JVME v21n2: CURRENT ISSUES IN PhD PROGRAMS


Volume 21, Number 2 Fall, 1994

KEYNOTE PANEL
VARIED PERSPECTIVES ON CURRENT ISSUES, PROBLEMS & CONCERNS
John R. Welser, DVM, PhD, Chair

CURRENT ISSUES IN PhD PROGRAMS

Douglas D. McGregor, PhD


Recent advances in the life sciences have created unprecedented opportunities to improve the production efficiency and health of animals. Veterinarians have much to contribute in this connection as research scientists, but only when they have been educated and trained to a high level of proficiency. Providing that training is both a responsibility and a challenge to our academic institutions. The responsibility lies in preserving a broad and meaningful role for veterinary medicine in the health sciences by preparing veterinary graduates as scientists and research administrators. The challenge is to structure graduate education to best meet those objectives. Strategies that were once effective may no longer be adequate. Individual elements of the training experience should be reevaluated with a view to ensuring that training is offered at a uniformly high level and that program graduates are prepared to function independently in a rapidly changing and fiercely competitive research environment.

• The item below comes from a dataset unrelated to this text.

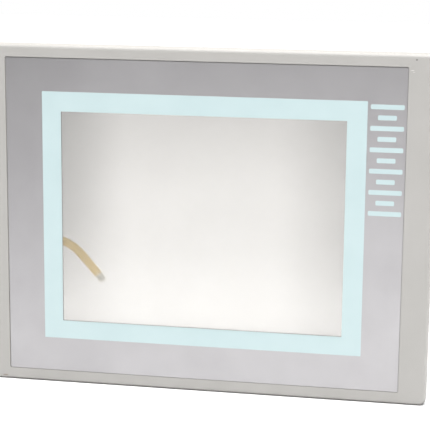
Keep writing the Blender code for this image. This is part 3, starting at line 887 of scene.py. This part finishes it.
def window_finish():
    made, tree, where = start_sheet("anti_glare_film")
    through = tree.nodes.new("ShaderNodeBsdfTransparent")
    glow = tree.nodes.new("ShaderNodeBsdfTranslucent")
    front = tree.nodes.new("ShaderNodeBsdfDiffuse")
    gloss = tree.nodes.new("ShaderNodeBsdfGlossy")
    # painted shade: the film is darkened towards its sides and upper part, and below the middle
    shade = painted_window_shade(tree, where)
    for colour, shader in ((WINDOW_TINT, through), (WINDOW_GLOW, glow)):
        tree.links.new(blend_colours(tree, shade, BLACK, colour), shader.inputs["Color"])
    feed(tree, front.inputs["Color"], WINDOW_FRONT)
    gloss.inputs["Roughness"].default_value = WINDOW_ROUGHNESS
    haze = mix_shaders(tree, WINDOW_FRONT_SHARE, glow, front)
    share = remap(tree, clouds(tree, where, 30 * MM), *MOST, *WINDOW_CLEAR)
    clear = mix_shaders(tree, share, haze, through)
    shine = tree.nodes.new("ShaderNodeFresnel")
    shine.inputs["IOR"].default_value = FILM_IOR
    show(tree, mix_shaders(tree, shine.outputs["Fac"], clear, gloss))
    return made


bm = bmesh.new()
rounded_face(bm, WINDOW_WIDTH - 2 * WINDOW_GAP, WINDOW_HEIGHT - 2 * WINDOW_GAP, WINDOW_CORNER,
             at_depth(foil_low.y + WINDOW_SINK))
make_piece("foil_window", bm, window_finish())

# %% [markdown]
# The touch sensor's film and glass lie behind it, both clear, each with a weak reflection.

# %% Sensor layers
GLOSS_SPREAD = 0.02


def clear_finish(name, tint, roughness, mirror):
    """A clear sheet: straight through, with a weak mirror on top."""
    made, tree, where = start_sheet(name)
    through = tree.nodes.new("ShaderNodeBsdfTransparent")
    feed(tree, through.inputs["Color"], tint)
    gloss = tree.nodes.new("ShaderNodeBsdfGlossy")
    gloss.inputs["Roughness"].default_value = roughness
    share = remap(tree, clouds(tree, where, 12 * MM), *MOST, mirror, mirror + GLOSS_SPREAD)
    show(tree, mix_shaders(tree, share, through, gloss))
    return made


dress(["touch_film"], clear_finish("conductive_film", (0.985, 0.98, 0.965), 0.1, 0.01))
dress(["touch_glass"], clear_finish("sensor_glass", (0.975, 0.985, 0.975), 0.03, 0.02))

# %% [markdown]
# ## Rubber, foam and adhesive
# The soft parts are near black and dull. Foam shows its open cells, rubber a fine bloom.

# %% Soft finishes
SOFT_PATCH = (0.35, 0.7)
SOFT_ROUGH_SPREAD = 0.06


def soft_finish(name, dark, light, roughness, pebble, depth, patch=6 * MM):
    made, tree, shader, where = start_finish(name, dark, roughness)
    patches = clouds(tree, where, patch, detail=5.0)
    tree.links.new(blend_colours(tree, remap(tree, patches, *SOFT_PATCH), dark, light),
                   shader.inputs["Base Color"])
    rough = remap(tree, patches, *MOST, roughness - SOFT_ROUGH_SPREAD,
                  roughness + SOFT_ROUGH_SPREAD)
    tree.links.new(rough, shader.inputs["Roughness"])
    relief(tree, shader, cells(tree, where, pebble), depth)
    return made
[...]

Graduate programs in veterinary colleges have traditionally been preceptor-based learning experiences. Individual guidance in research and the acquisition of knowledge and research skills have been supplemented by formal instruction and professional enrichment activities calculated to develop the individual's critical capacity and communication skills. The strategy is effective when the process is guided by a successful scientist and effective mentor. However, too often guidance is inadequate. When mentoring, coursework, and the enrichment elements of graduate programs are weak, trainees may not realize their full potential and will find it difficult to compete successfully for the scarce resources that sustain the research enterprise.

Greater emphasis should be given to quality control of the educational process and to tailoring graduate education to the interests and career objectives of individual students. The goal should be to prepare trainees to function independently as well-informed, technically sophisticated and creative scientists. Acquisition of knowledge and development of skills in areas peripheral to the individual's primary research discipline may be desirable in some circumstances. Special training in biostatistics and opportunities to develop new clinical skills could provide a competitive edge for veterinarians who anticipate careers that entail significant responsibilities for animal patient care. Likewise, students who contemplate a career in industry might benefit from training in management, human relations, and the acquisition of teamwork skills.

I would just mention briefly two relatively new degree programs which we have initiated at Cornell in which the faculty mentors have to meet certain standards for the quality of their research program to be considered for serving as an advisor for the graduate student. The first is the graduate program in Veterinary Clinical Sciences. It is intended for individuals who will have a significant responsibility for animal patient care but they are also expected to have a national competitive research program in their area of interest. It is a lengthy program consisting of 3.5 years of clinical training and 4.5 years of research training for a total effort of 8.0 years. Although this is a long time, if you examine the credentials of the individuals who have been appointed to the clinical sciences faculty at Cornell in recent years, you will find that a substantial number of them have had a similar background of training or experience and this program formalizes that process. The second program is in Cellular and Molecular Medicine and is a 5-year program with the expectation that the graduate will also have a 2-year postdoctoral experience prior to taking a faculty position. These individuals might go into jobs in basic sciences departments in a veterinary college. They would also be well prepared for similar careers in medical colleges, or in private research laboratories.

As academicians, we must avoid the temptation to truncate the training experience. Veterinary graduates often have a significant debt burden and family responsibilities. These realities must be recognized. Veterinarians who contemplate graduate education must be adequately compensated and provided with incentives that will encourage them to remain in training for a period sufficient to realize their career objectives.

As far as the training experience itself is concerned, greater attention should be given to the quality of graduate level courses and their relevance to the individual's career objectives. It is imperative that students be literate in the disciplines of biochemistry, and cellular and molecular biology, the cornerstones of contemporary biology. Also, competence in biostatistics is necessary to ensure that graduates can properly design experiments, conserve resources and spare the use of animals as research subjects.

Monitoring of graduate students should extend beyond a qualifying examination and periodic oversight by a graduate committee. Direction throughout training is required to ensure that students develop a finely tuned critical capacity and well-developed communication skills. These, and an acceptable code of ethics, are essential if graduates are to become persuasive advocates of science, the veterinary profession, and their own research programs.

Graduate programs also should make provision for the orderly progression of trainees to independence. In some cases, programs leading to the PhD degree should be followed by postdoctoral training, preferably in a different institution and in a related discipline. The objective should be to broaden and deepen the individual's knowledge and technical competence while simultaneously affording an opportunity to conduct research unfettered by teaching, administrative or service obligations.